Look into Woods’ upbringing and you will find much of what makes him the man he is today: his determination is drawn from a childhood during which it was always expected that he would succeed as a professional golfer.

Returning from the war, Earl Woods purchased a house next to a golf course. By the age of 10 months, Tiger was hitting practice shots in the family garage . When he was three, he was outputting Bob Hope on national television and being coached in public relations by his father. With a family able to stump up competition costs of around $20 000 per year, Tiger spent his teens in amateur competition, winning three US junior amateurs, thereby repaying his father’s faith and encouragement.

In a recent interview with the American magazine Sports Illustrated, his father claimed that “Tiger will do more than any other man in history to change the course of humanity”. When pressed on this point – “more than Nelson Mandela? More than Gandhi?” – Woods continued, “Yes, because he has a larger forum than any of them. Because he’s playing a sport that’s international. Because he’s qualified through his ethnicity to accomplish miracles. He’s the bridge between East and West. He is the Chosen One. He will have the power to impact on nations. The world is just getting a taste of his power.”

His mother concurs. “He can hold everyone together,” she says. “He is the Universal Child.” Woods – who shares some of his mother’s Buddhist faith (every year on his birthday he travels with her to a Buddhist temple where he makes a gift of rice, sugar and salt to the monks) – claims that these expectations are not a burden on him: “I see it as fortunate,” he has said. “I’ve always known where I wanted to go in life. I’ve never let anything deter me. This is my purpose. It will unfold.”

However, doing little but play golf for most of his life has brought its own pressures, and questions are now being asked as to whether Tiger is well equipped to deal with the situation in which he now finds himself. Last year, he was criticised for failing to attend an awards dinner held in his honour, on the grounds that he was “tired” (“I can’t remember being tired when I was 20,” the old American pro Tom Kite commented).

Similarly he reacts angrily to the portrayal of his father as a controlling Svengali basking in the reflected glory of his son’s success.

Meanwhile, golf experts scratch their heads in wonder while trying to deconstruct Woods’s swing, and thereby discover the secret of his extraordinarily powerful driving, which is longer even than that of noted huge hitters such as Greg Norman and John Daly.
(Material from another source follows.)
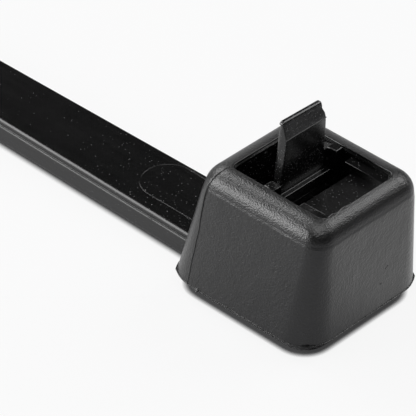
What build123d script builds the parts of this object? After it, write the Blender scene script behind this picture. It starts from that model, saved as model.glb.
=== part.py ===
"""Releasable cable tie, moulded in one piece: a tall hollow head with an upright
release lever, and a flat strap that leaves the head on one side.

Millimetres. The origin lies on the base plane, under the middle of the strap
slot. +X runs from the strap to the front of the head, +Y across the strap and
+Z up out of the head. The tail comes up through the slot, its teeth catch on
the teeth of the pawl, and the lever above the pawl pulls them apart.
"""
import os
from math import radians, tan

from build123d import *

# Head, outside
head_height = 9.2
head_length = 11.7          # along the strap, at the parting line
head_width = 10.7           # across the strap, at the parting line
head_front = 4.45           # front wall ahead of the slot, at the parting line
parting_height = 1.05
front_draft = 0.3           # degrees off upright, and so are the next four
side_draft = 7.0
back_draft = 14.8
base_draft = 28.0           # of the walls below the parting line
base_corner_radius = 2.1
top_corner_radius = 1.35
top_round = 1.3
base_round = 0.6
flash_width = 0.07
flash_thickness = 0.08

# Mouth of the head
mouth_length = 7.33
mouth_width = 6.15
mouth_front = 3.39          # front edge of the mouth ahead of the slot
mouth_radius = 0.5
rim_step = 0.1
rim_depth = 0.15

# Strap
strap_width = 4.5
strap_thickness = 1.87
neck_width = 5.3            # where the strap leaves the head
neck_length = 28.0          # over which it narrows
tie_length = 200.0
strap_ridge = 0.05          # parting ridge, proud of each side
strap_ridge_drop = 0.5      # and below the top face
strap_side_taper = 0.06
strap_edge_round = 0.15

# Teeth under the strap
tooth_pitch = 1.2
tooth_depth = 0.6
tooth_land = 0.2
smooth_length = 30.0        # plain strap between the head and the first tooth

# Tail
tail_length = 22.0
tail_step = 3.0             # over which the strap thins to the tail
tip_width = 2.4
tip_thickness = 0.9
grip_count = 8
grip_pitch = 1.5
grip_width = 0.5
grip_height = 0.12

# Slot for the tail, and what guides the tail in it
slot_gap = 1.37             # from the pawl's tooth tips to the front wall of the slot
slot_clearance = 0.2        # slot wider than the strap
slot_lead = 0.3             # chamfer where the tail goes in
well_floor = 2.3
shelf_depth = 0.96          # front shelf below the top of the head
shelf_rise = 0.2            # towards the front
rear_rib_length = 0.78
rear_rib_depth = 0.05       # below the top of the head
rear_rib_setback = 0.12     # ahead of the pawl's tooth tips
front_rib_depth = 0.4
front_rib_setback = 0.58    # behind the shelf's edge

# Pawl and release lever
pawl_clearance = 0.3        # pawl narrower than the slot, each side
pawl_depth = 1.2            # top tooth below the top of the head
pawl_tooth_depth = 0.4
pawl_teeth = 4
pawl_thickness = 0.85       # behind the roots of the teeth
hinge_height = 0.8
hinge_thickness = 0.5
lever_thickness = 0.7
lever_width = 3.8           # where it stands on the pawl
lever_top_width = 3.3
lever_height = 3.57         # above the top of the head
lever_lean = 0.08           # forward, at the ridge
lever_ridge_drop = 1.08     # front ridge below the lever's top
lever_front_bevel = 0.42
lever_back_bevel = 0.2
lever_back_drop = 0.9
lever_edge_round = 0.06     # along its top edges
lever_corner_round = 0.2    # of its top corners, seen from the front

# Places that follow from these sizes
head_back = head_front - head_length
head_middle = (head_front + head_back) / 2
draft_height = head_height - parting_height
top_front = head_front - draft_height * tan(radians(front_draft))
top_back = head_back + draft_height * tan(radians(back_draft))
top_width = head_width - 2 * draft_height * tan(radians(side_draft))
mouth_back = mouth_front - mouth_length
well_front = mouth_front - rim_step
well_back = mouth_back + rim_step
well_half_width = mouth_width / 2 - rim_step
slot_front = slot_gap / 2
slot_half_width = (strap_width + slot_clearance) / 2
tooth_tip_x = -slot_gap / 2
tooth_root_x = tooth_tip_x - pawl_tooth_depth
pawl_back_x = tooth_root_x - pawl_thickness
ledge_z = head_height - pawl_depth
tip_x = head_front - tie_length
tail_x = tip_x + tail_length
past = 1.0                  # how far a cutting shape reaches past the faces it opens


def strap_section(x, width, top_z, thickness):
    """Cross-section of the strap, upright at x, with the parting ridge on its sides."""
    half = width / 2
    base_z = top_z - thickness
    ridge_z = top_z - strap_ridge_drop
    with BuildSketch(Plane.YZ.offset(x)) as section:
        with BuildLine():
            side = Polyline(
                (0, base_z),
                (half - strap_side_taper, base_z),
                (half, ridge_z - strap_ridge),
                (half + strap_ridge, ridge_z),
                (half - strap_side_taper, top_z),
                (0, top_z),
            )
            mirror(side, about=Plane.YZ)
        make_face()
        top_corners = section.vertices().group_by(Axis.Y)[-1].group_by(SortBy.DISTANCE)[-1]
        fillet(top_corners, strap_edge_round)
    return section.sketch


# Release lever, seen from the side, then narrowed towards its top
lever_top_z = head_height + lever_height
lever_ridge_z = lever_top_z - lever_ridge_drop
lever_back_x = tooth_root_x - lever_thickness
with BuildPart() as lever:
    with BuildSketch(Plane.XZ) as lever_side:
        with BuildLine():
            Polyline(
                (tooth_root_x, ledge_z),
                (tooth_root_x + lever_lean, lever_ridge_z),
                (tooth_root_x + lever_lean - lever_front_bevel, lever_top_z),
                (lever_back_x + lever_back_bevel, lever_top_z),
                (lever_back_x, lever_top_z - lever_back_drop),
                (lever_back_x, ledge_z),
                close=True,
            )
        make_face()
        fillet(lever_side.vertices().group_by(Axis.Y)[-1], lever_edge_round)
    extrude(amount=lever_width, both=True)
    with BuildSketch(Plane.YZ) as lever_front:
        with BuildLine():
            Polyline(
                (-lever_width / 2, ledge_z),
                (lever_width / 2, ledge_z),
                (lever_top_width / 2, lever_top_z),
                (-lever_top_width / 2, lever_top_z),
                close=True,
            )
        make_face()
        fillet(lever_front.vertices().group_by(Axis.Y)[-1], lever_corner_round)
    extrude(amount=head_length, both=True, mode=Mode.INTERSECT)

# Pawl: a thin hinge on the floor of the well, then a column with teeth towards the slot
hinge_top_z = well_floor + hinge_height
pawl_width = 2 * (slot_half_width - pawl_clearance)
with BuildPart() as pawl:
    with BuildSketch(Plane.XZ):
        with BuildLine():
            Polyline(
                (tooth_root_x, ledge_z),
                (pawl_back_x, ledge_z),
                (pawl_back_x, hinge_top_z),
                (pawl_back_x + hinge_thickness / 2, well_floor),
                (pawl_back_x + hinge_thickness * 3 / 2, well_floor),
                (tooth_root_x, hinge_top_z),
                close=True,
            )
        make_face()
        with Locations([(tooth_root_x, ledge_z - tooth_pitch * n) for n in range(pawl_teeth)]):
            Polygon((0, 0), (pawl_tooth_depth, 0), (0, -tooth_pitch), align=None)
    extrude(amount=pawl_width / 2, both=True)

# The tie itself, head and strap
with BuildPart() as cable_tie:
    # Outside of the head above the parting line, with a rounded top
    with BuildSketch(Plane.XY.offset(parting_height)):
        with Locations((head_middle, 0)):
            RectangleRounded(head_length, head_width, base_corner_radius)
    with BuildSketch(Plane.XY.offset(head_height)):
        with Locations(((top_back + top_front) / 2, 0)):
            RectangleRounded(top_front - top_back, top_width, top_corner_radius)
    loft()
    fillet(cable_tie.faces().sort_by(Axis.Z)[-1].edges(), top_round)

    # Below it, down to a rounded base
    extrude(cable_tie.faces().sort_by(Axis.Z)[0], parting_height, taper=base_draft)
    fillet(cable_tie.faces().sort_by(Axis.Z)[0].edges(), base_round)

    # Thin flash where the mould halves met
    with BuildSketch(Plane.XY.offset(parting_height)):
        with Locations((head_middle, 0)):
            RectangleRounded(
                head_length + 2 * flash_width,
                head_width + 2 * flash_width,
                base_corner_radius + flash_width,
            )
    extrude(amount=flash_thickness)

    # Strap, narrowing from the head, then at one width as far as the tail
    neck_end = head_back - neck_length
    neck_root = strap_section(well_back, neck_width, strap_thickness, strap_thickness)
    neck_tip = strap_section(neck_end, strap_width, strap_thickness, strap_thickness)
    strap_end = strap_section(tail_x + tail_step, strap_width, strap_thickness, strap_thickness)
    loft([neck_root, neck_tip])
    loft([neck_tip, strap_end])

    # Tail, without teeth: it thins, then narrows to the tip
    tail_root = strap_section(tail_x, strap_width, strap_thickness, strap_thickness - tooth_depth)
    tail_tip = strap_section(tip_x, tip_width, strap_thickness, tip_thickness)
    loft([strap_end, tail_root])
    loft([tail_root, tail_tip])

    # Finger grips across the top of the tail
    with BuildSketch(Plane.XY.offset(strap_thickness)):
        with Locations([(tail_x - grip_pitch * (n + 1), 0) for n in range(grip_count)]):
            Rectangle(grip_width, tip_width)
    extrude(amount=grip_height)

    # Teeth across the underside, their upright faces towards the head
    first_tooth_x = head_back - smooth_length
    tooth_count = int((first_tooth_x - tail_x - tail_step) / tooth_pitch)
    with BuildSketch(Plane.XZ):
        with Locations([(first_tooth_x - tooth_pitch * n, 0) for n in range(tooth_count)]):
            Polygon(
                (0, 0),
                (tooth_land - tooth_pitch, tooth_depth),
                (tooth_land - tooth_pitch, -past),
                (0, -past),
                align=None,
            )
    extrude(amount=neck_width, both=True, mode=Mode.SUBTRACT)

    # Well under the mouth: deep as far as the slot, then stepped up to the front shelf
    with BuildSketch(Plane.XZ):
        with BuildLine():
            Polyline(
                (well_back, head_height + past),
                (well_back, well_floor),
                (slot_front, well_floor),
                (slot_front, head_height - shelf_depth),
                (well_front, head_height - shelf_depth + shelf_rise),
                (well_front, head_height + past),
                close=True,
            )
        make_face()
    extrude(amount=well_half_width, both=True, mode=Mode.SUBTRACT)

    # Shallow rebate round the rim of the mouth
    with BuildSketch(Plane.XY.offset(head_height - rim_depth)):
        with Locations(((mouth_front + mouth_back) / 2, 0)):
            RectangleRounded(mouth_length, mouth_width, mouth_radius)
    extrude(amount=rim_depth + past, mode=Mode.SUBTRACT)

    # Slot through the floor of the well, with a lead-in under the base
    with BuildSketch():
        Rectangle(slot_gap, 2 * slot_half_width)
    extrude(amount=well_floor, mode=Mode.SUBTRACT)
    with BuildSketch():
        Rectangle(slot_gap + 2 * slot_lead, 2 * (slot_half_width + slot_lead))
    extrude(amount=slot_lead, taper=45, mode=Mode.SUBTRACT)

    # Guide ribs on the side walls of the well, behind the slot and in front of it
    rear_rib_front = tooth_tip_x + rear_rib_setback
    rear_rib_back = rear_rib_front - rear_rib_length
    front_rib_back = slot_front - front_rib_setback
    rib_width = well_half_width - slot_half_width
    for rib_back, rib_front, rib_depth in (
        (rear_rib_back, rear_rib_front, rear_rib_depth),
        (front_rib_back, well_front, front_rib_depth),
    ):
        with BuildSketch(Plane.XY.offset(well_floor)):
            with Locations(((rib_back + rib_front) / 2, 0)):
                with GridLocations(0, 2 * slot_half_width + rib_width, 1, 2):
                    Rectangle(rib_front - rib_back, rib_width)
        extrude(amount=head_height - rib_depth - well_floor)

    add([pawl.part, lever.part])

cable_tie.part.label = "cable_tie"
os.makedirs("parts", exist_ok=True)
export_step(cable_tie.part, "parts/cable_tie.step")
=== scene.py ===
# %% [markdown]
# # A releasable cable tie, close up
# The tie is one small nylon moulding. Its tall head has a mouth on top, and out of
# the mouth stands the release lever. A flat strap leaves the head at the back. The
# whole head is as large as a fingertip, so what makes it look real is fine work: the
# eroded grain outside, the polished faces inside, edges rounded by tenths of a
# millimetre, the witness lines of the mould and a little dust.

# %% Load the frame
import math

import bmesh
import bpy
from mathutils import Matrix, Vector, noise


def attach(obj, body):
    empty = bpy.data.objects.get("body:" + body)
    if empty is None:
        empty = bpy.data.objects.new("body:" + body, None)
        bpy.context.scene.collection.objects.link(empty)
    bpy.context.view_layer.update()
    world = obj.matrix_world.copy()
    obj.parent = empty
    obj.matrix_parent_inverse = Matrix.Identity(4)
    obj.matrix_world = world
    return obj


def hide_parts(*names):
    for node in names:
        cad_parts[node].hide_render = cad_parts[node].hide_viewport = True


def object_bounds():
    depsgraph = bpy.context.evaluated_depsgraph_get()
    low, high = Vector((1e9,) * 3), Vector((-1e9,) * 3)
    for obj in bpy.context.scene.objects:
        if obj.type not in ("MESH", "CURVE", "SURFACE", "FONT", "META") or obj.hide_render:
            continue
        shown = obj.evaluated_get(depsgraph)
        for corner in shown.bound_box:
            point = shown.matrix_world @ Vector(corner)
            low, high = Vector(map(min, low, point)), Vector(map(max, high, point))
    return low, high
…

People who know about golf will tell you that there is no weak aspect to his game. He is steady, competitive, balanced and controlled. Woods announced his arrival on the professional circuit last August, at the Greater Milwaukee Open, with a drive that took the ball 336m down the fairway. It was enough to quieten the doubters who questioned whether the success he had achieved as an amateur player – he won the American Amateur Championship an unprecedented three times in a row – could continue in the rarefied atmosphere of the professional circuit.

If the truth be told, there was nowhere left for Woods to go as an amateur, so last year he quit his economic studies at Stanford – where he had been studying on a golf scholarship – to play full-time. Since then he has had an enormously encouraging start on the US tour – and now he has won the US Masters at the age of 21. A quite staggering achievement in a sport in which players usually reach their peak during their thirties and forties. Middle-age is a long way off for Woods but, if he wanted to, he could retire now. Money is no longer an issue for him, although some in the game wonder whether this might reduce his desire to win. Nike’s investment in a 21-year-old playing a sport that has little of the glamour of basketball, soccer, tennis or athletics might seem a little risky.
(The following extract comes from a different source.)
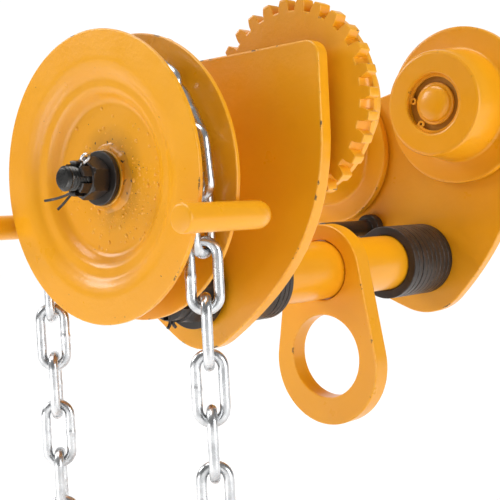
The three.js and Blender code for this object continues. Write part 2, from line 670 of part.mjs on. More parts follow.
function nextJoint(s, drop) {
  const [x0, z0] = routePoint(s, drop);
  let low = s + CHAIN_PITCH * 0.9;
  let high = s + CHAIN_PITCH * 1.2;
  for (let i = 0; i < 40; i += 1) {
    const middle = (low + high) / 2;
    const [x, z] = routePoint(middle, drop);
    if (Math.hypot(x - x0, z - z0) < CHAIN_PITCH) low = middle;
    else high = middle;
  }
  return low;
}

function layJoints(drop) {
  const joints = [drop + FIRST_JOINT_Z];
  for (let i = 0; i < CHAIN_LINKS; i += 1) joints.push(nextJoint(joints[i], drop));
  return joints;
}

// The straight drop for which the last link ends where the first one starts.
function closingDrop() {
  let low = 120;
  let high = 320;
  for (let i = 0; i < 40; i += 1) {
    const drop = (low + high) / 2;
    const joints = layJoints(drop);
    const lap = 2 * Math.PI * CHAIN_R + 2 * drop;
    if (joints[CHAIN_LINKS] - joints[0] > lap) low = drop;
    else high = drop;
  }
  return (low + high) / 2;
}

const CHAIN_DROP = closingDrop();
const chainJoints = layJoints(CHAIN_DROP).map((s) => routePoint(s, CHAIN_DROP));

function smoothStep(t) {
  const c = Math.min(1, Math.max(0, t));
  return c * c * (3 - 2 * c);
}

// Centre, direction and twist of each link. Even links lie flat in the wheel's pockets, odd
// links stand on edge in its middle groove.
function linkPose(i) {
  const [x0, z0] = chainJoints[i];
  const [x1, z1] = chainJoints[i + 1];
  const x = (x0 + x1) / 2;
  const z = (z0 + z1) / 2;
  const angle = Math.atan2(z1 - z0, x1 - x0);
  const below = smoothStep((-8 - z) / 40);
  const twist = CHAIN_TWIST * Math.min(1, Math.max(-1, x / 40)) * below;
  return { x, z, angle, twist, flat: i % 2 === 0 };
}

// A rounded link: a torus split at its middle and drawn out along X.
function linkGeometry(pose, innerLength) {
  const bendR = (CHAIN_LINK_W - CHAIN_WIRE) / 2;
  const stretch = (innerLength + CHAIN_WIRE) / 2 - bendR;
  const link = new THREE.TorusGeometry(bendR, CHAIN_WIRE / 2, 4, 8).rotateZ(Math.PI / 8);
  link.rotateZ(Math.PI / 2);
  const position = link.attributes.position;
  for (let k = 0; k < position.count; k += 1) {
    position.setX(k, position.getX(k) + Math.sign(position.getX(k)) * stretch);
  }
  // The torus lies in X and Y, which is the flat way round. The twist is about its length.
  link.rotateX(pose.twist + (pose.flat ? 0 : Math.PI / 2));
  link.rotateY(-pose.angle);
  return link.translate(pose.x, CHAIN_Y, pose.z + SHAFT_Z);
}

// The first two joints below the wheel are the hinge of the hanging loop. Links share metal
// with their neighbours within each run, so a run is one solid, and the runs keep apart.
const UPPER_LINKS = 10;
const FUSED_LENGTH = CHAIN_PITCH - 2.4;
const FREE_LENGTH = CHAIN_PITCH + 0.8;

function chainRun(first, count, freeEnds) {
  const links = [];
  for (let k = 0; k < count; k += 1) {
    const i = (first + k) % CHAIN_LINKS;
    const endLink = k === 0 || k === count - 1;
    const pose = linkPose(i);
    if (endLink && freeEnds) {
      // Draw the end link out at its free end only.
      const shift = (FREE_LENGTH - FUSED_LENGTH) / 4;
      const toward = k === 0 ? -1 : 1;
      pose.x += toward * shift * Math.cos(pose.angle);
      pose.z += toward * shift * Math.sin(pose.angle);
      links.push(linkGeometry(pose, (FREE_LENGTH + FUSED_LENGTH) / 2));
    } else {
      links.push(linkGeometry(pose, FUSED_LENGTH));
    }
  }
  return join(...links);
}

addPiece("hand_chain_upper", chainRun(0, UPPER_LINKS, true), ZINC);

// The hanging loop is five short runs. None of them ends where the chain untwists at the bottom.
let firstLink = UPPER_LINKS;
[4, 3, 4, 3, 4].forEach((count, run) => {
  addPiece(`hand_chain_loop_${run + 1}`, chainRun(firstLink, count, true), ZINC);
  firstLink += count;
});

// ---- Pocket ring --------------------------------------------------------------------------
// Fills the groove between the two discs. Pairs of lugs stand between the flat links.
const POCKET_FLOOR_R = 45.5;
const LUG_TIP_R = 52.5;
const LUG_L = 9;
const LUG_INNER = 3.2; // the standing links pass between the lugs of a pair
const LUG_OUTER = 5;

const pocketBlank = turned([
  [HUB_R + GAP, 12],
  [40.3, 12],
  [43, 9.2],
  [POCKET_FLOOR_R, 8.2],
  [POCKET_FLOOR_R, HAND_WHEEL_W - 8.2],
  [43, HAND_WHEEL_W - 9.2],
  [40.3, HAND_WHEEL_W - 12],
  [HUB_R + GAP, HAND_WHEEL_W - 12],
  [HUB_R + GAP, 12],
], 28);

// A standing link on the wheel gives the lugs their angles.
const standing = linkPose(5);
const lugPhase = Math.atan2(standing.z, standing.x);
const lugs = [];
for (let i = 0; i < LINKS_PER_TURN / 2; i += 1) {
  const a = lugPhase + (i * 4 * Math.PI) / LINKS_PER_TURN;
  for (const side of [-1, 1]) {
    const rootR = POCKET_FLOOR_R - 2;
    const width = LUG_OUTER - LUG_INNER;
    const block = new THREE.BoxGeometry(LUG_TIP_R - rootR, width, LUG_L);
    block.translate((LUG_TIP_R + rootR) / 2, (side * (LUG_INNER + LUG_OUTER)) / 2, 0);
    lugs.push(block.rotateY(-a).translate(0, HAND_WHEEL_W / 2, 0));
  }
}
const pocketRing = join(pocketBlank, ...lugs).translate(0, HAND_Y, SHAFT_Z);
addPiece("pocket_ring", pocketRing, PAINT);

// ---- Chain guide --------------------------------------------------------------------------
// One round bar: across behind the hand wheel, then forward past both sides of its rim.
const GUIDE_R = 6.5;
const GUIDE_X = 77;
const GUIDE_DROP = 21.3;
const GUIDE_BEND_R = 12;
const GUIDE_BACK_Y = HAND_Y + 36;
const GUIDE_END_Y = HAND_Y - 19.2;

function chainGuide() {
  const route = new THREE.CurvePath();
  const corner = (side, from, to) => {
    const cx = side * (GUIDE_X - GUIDE_BEND_R);
    const cy = GUIDE_BACK_Y - GUIDE_BEND_R;
    const at = (a) => new THREE.Vector3(
      cx + GUIDE_BEND_R * Math.cos(a),
      cy + GUIDE_BEND_R * Math.sin(a),
      0,
    );
    const steps = 6;
    for (let i = 0; i < steps; i += 1) {
      const a = from + ((to - from) * i) / steps;
      const b = from + ((to - from) * (i + 1)) / steps;
      route.add(new THREE.LineCurve3(at(a), at(b)));
    }
  };
  const start = new THREE.Vector3(-GUIDE_X, GUIDE_END_Y, 0);
  route.add(new THREE.LineCurve3(start, new THREE.Vector3(-GUIDE_X, GUIDE_BACK_Y - GUIDE_BEND_R, 0)));
  corner(-1, Math.PI, Math.PI / 2);
  route.add(new THREE.LineCurve3(
    new THREE.Vector3(-GUIDE_X + GUIDE_BEND_R, GUIDE_BACK_Y, 0),
    new THREE.Vector3(GUIDE_X - GUIDE_BEND_R, GUIDE_BACK_Y, 0),
  ));
  corner(1, Math.PI / 2, 0);
  const end = new THREE.Vector3(GUIDE_X, GUIDE_END_Y, 0);
  route.add(new THREE.LineCurve3(new THREE.Vector3(GUIDE_X, GUIDE_BACK_Y - GUIDE_BEND_R, 0), end));
  const section = new THREE.Shape();
  section.absarc(0, 0, GUIDE_R, 0, 2 * Math.PI, false);
  return new THREE.ExtrudeGeometry(section, { steps: 36, extrudePath: route, curveSegments: 4 });
}
addPiece("chain_guide", chainGuide().translate(0, 0, SHAFT_Z - GUIDE_DROP), PAINT);

export default trolley;
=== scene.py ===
"""Looks of the hand-geared beam trolley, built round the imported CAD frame. Millimetres in, metres out."""
import random
from math import acos, asin, atan2, cos, dist, exp, hypot, pi, radians, sin, sqrt, tan

import bmesh
import bpy
from mathutils import Matrix, Vector
from mathutils.geometry import tessellate_polygon


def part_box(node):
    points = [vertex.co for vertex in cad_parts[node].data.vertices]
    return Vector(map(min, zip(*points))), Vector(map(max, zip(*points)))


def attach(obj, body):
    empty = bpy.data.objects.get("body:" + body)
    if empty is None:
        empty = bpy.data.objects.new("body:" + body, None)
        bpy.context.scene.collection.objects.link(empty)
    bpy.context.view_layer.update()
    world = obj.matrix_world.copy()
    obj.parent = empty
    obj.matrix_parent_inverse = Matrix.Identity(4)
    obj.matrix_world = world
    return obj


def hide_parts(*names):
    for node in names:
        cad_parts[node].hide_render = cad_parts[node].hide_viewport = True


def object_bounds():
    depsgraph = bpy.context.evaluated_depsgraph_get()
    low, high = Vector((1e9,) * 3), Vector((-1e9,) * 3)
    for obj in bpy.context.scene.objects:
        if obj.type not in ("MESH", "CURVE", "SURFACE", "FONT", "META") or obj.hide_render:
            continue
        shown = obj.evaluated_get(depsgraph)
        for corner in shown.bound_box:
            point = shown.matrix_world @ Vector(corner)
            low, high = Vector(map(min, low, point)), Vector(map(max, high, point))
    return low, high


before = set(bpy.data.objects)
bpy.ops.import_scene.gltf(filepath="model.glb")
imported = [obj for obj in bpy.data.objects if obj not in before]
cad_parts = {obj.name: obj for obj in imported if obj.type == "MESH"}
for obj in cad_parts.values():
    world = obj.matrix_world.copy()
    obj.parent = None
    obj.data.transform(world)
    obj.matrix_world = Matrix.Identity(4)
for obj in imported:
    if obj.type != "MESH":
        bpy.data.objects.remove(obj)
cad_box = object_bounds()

MM = 0.001
TAU = 2 * pi

# ---- Dimensions, the same as the CAD model's (mm) ----
GAP = 0.3
PLATE_T = 7.5
PLATE_GAP = 208.4
PLATE_HALF_W = 87.3
PLATE_TOP = 59.7
DRIVE_LOBE_R = 34.5
FAR_LOBE_R = 37.0

MODULE = 3.5
GEAR_TEETH = 28
PINION_TEETH = 9
PRESSURE_ANGLE = radians(20)
GEAR_TIP_R = 50.6
PINION_TIP_R = 19.3
BACKLASH = 0.35
CENTRE_DISTANCE = (GEAR_TEETH + PINION_TEETH) * MODULE / 2

AXLE_ABOVE_SHAFT = 33.9
AXLE_X = sqrt(CENTRE_DISTANCE**2 - AXLE_ABOVE_SHAFT**2)
AXLE_Z = 34.6
SHAFT_Z = AXLE_Z - AXLE_ABOVE_SHAFT
BAR_BELOW_SHAFT = 56.2
BAR_Z = SHAFT_Z - BAR_BELOW_SHAFT
BAR_R = 17.5
BAR_THREAD_R = 12.0
FAR_TURN = radians(12.2)

DRIVE_IN_Y = -PLATE_GAP / 2
DRIVE_OUT_Y = DRIVE_IN_Y - PLATE_T
FAR_IN_Y = PLATE_GAP / 2
FAR_OUT_Y = FAR_IN_Y + PLATE_T

HAND_Y = DRIVE_OUT_Y - 65.2
HAND_WHEEL_R = 70.5
HAND_WHEEL_W = 26.4
HAND_WHEEL_SHEET = 2.5
CHAIN_Y = HAND_Y + HAND_WHEEL_W / 2
HUB_R = 14.0
HUB_FRONT_Y = HAND_Y + 5
HUB_BACK_Y = HAND_Y + 30
DISH_DEPTH = 9.0
LEDGE_DEPTH = 4.0


# ---- Mesh helpers ----
FINEST_FACE = 0.25  # mm; faces closer than this count as this far apart, so tiny ones don't stand out
WEAR_AND_HIGHLIGHT_PER_BEND = 0.9  # wear and painted edge highlight for each radian per millimetre of outward curve
WEAR_AND_HIGHLIGHT_FROM = 0.25  # and what is taken off it, which leaves flat faces unworn and without the painted highlight
MERGE = 2e-6  # metres


def new_object(name, verts, faces):
    """A mesh object from points in millimetres."""
    mesh = bpy.data.meshes.new(name)
    mesh.from_pydata([tuple(c * MM for c in v) for v in verts], [], faces)
    made = bpy.data.objects.new(name, mesh)
    bpy.context.scene.collection.objects.link(made)
    return made


def make_piece(name, verts, faces, look, body, nodes=(), matrix=None, sharp=32, weighted=False):
    """One closed mesh from points in millimetres, riding on a body and standing for its nodes."""
    piece = new_object(name, verts, faces)
    if matrix is not None:
        piece.data.transform(matrix)
    return finish_piece(piece, look, body, nodes, sharp, weighted)


def finish_piece(piece, look, body, nodes=(), sharp=32, weighted=False):
    """Cleans the mesh, measures its convex edges for wear and a painted edge highlight, and gives it its
    look, body and CAD nodes.
    """
    mesh = piece.data
    bm = bmesh.new()
    bm.from_mesh(mesh)
    bmesh.ops.remove_doubles(bm, verts=bm.verts, dist=MERGE)
    bmesh.ops.dissolve_degenerate(bm, edges=bm.edges, dist=1e-7)
    bmesh.ops.recalc_face_normals(bm, faces=bm.faces)
    bm.faces.index_update()
    centres = [f.calc_center_median() / MM for f in bm.faces]
    edge_highlight_and_wear = []
    for v in bm.verts:
        bend = 0.0  # the sharpest outward curve at this point, in radians per millimetre
        for e in v.link_edges:
            if len(e.link_faces) == 2:
                apart = (centres[e.link_faces[0].index] - centres[e.link_faces[1].index]).length
                bend = max(bend, e.calc_face_angle_signed(0.0) / max(apart, FINEST_FACE))
        edge_highlight_and_wear.append(max(0.0, min(1.0, bend * WEAR_AND_HIGHLIGHT_PER_BEND - WEAR_AND_HIGHLIGHT_FROM)))
    bm.to_mesh(mesh)
    bm.free()
    attribute = mesh.attributes.new("edge_wear_and_highlight", "FLOAT", "POINT")
    attribute.data.foreach_set("value", edge_highlight_and_wear)
    mesh.shade_smooth()
    mesh.set_sharp_from_angle(angle=radians(sharp))
    mesh.materials.clear()
    mesh.materials.append(LOOKS[look][0])
    if weighted:
        modifier = piece.modifiers.new("weighted", "WEIGHTED_NORMAL")
        modifier.keep_sharp = True
    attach(piece, body)
    if nodes:
        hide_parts(*nodes)
    return piece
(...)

But Nike likes to play strictly by its own rules and is aware that golf is one of the few truly global sports. Hence, along with other Nike-endorsed athletes, such as baseball’s Ken Griffey Jr and sprinter Michael Johnson, Tiger is a pretender to the throne still occupied by the ageing but still sprightly basketball legend Michael Jordan, the highest earner in US sport. The boom in sports television over the past 15 years has boosted the earnings of successful contemporary athletes ever skywards and the sign of the swoosh can continue to push Woods into an earnings league not dreamed of by Jackie Robinson.

Woods is now part of an industry that has become as important as music as a vehicle for mass communication. It’s arguable that sport is the most potent marketing device of our times and Nike, perhaps more than any other, is the company that has grasped and capitalised on this most fully. Its ad campaigns have placed Woods very carefully as an outsider intent on kicking over the bastions of rich, white, corporate America – and nowhere could possibly be richer, whiter and more corporate than America’s golf clubs.

In Tiger Woods: The Making of a Champion by Tim Rosaforte, Michael Jordan is quoted as saying, “I admire Tiger for what he’s done thus far because for so long it was truly a game that a lot of minorities couldn’t play … so in that sense he’s carrying an extra burden with him, to succeed and expand across all racial barriers.”

Whether Tiger Woods will change the world in the way that his father believes he can, in the way that Muhammad Ali did, is unlikely, but then Tiger has other things on his mind, ambitions that transcend issues of race. Tiger Woods doesn’t simply want to be the best black golfer of all time, he wants to be the best golfer of all time. He may just do it.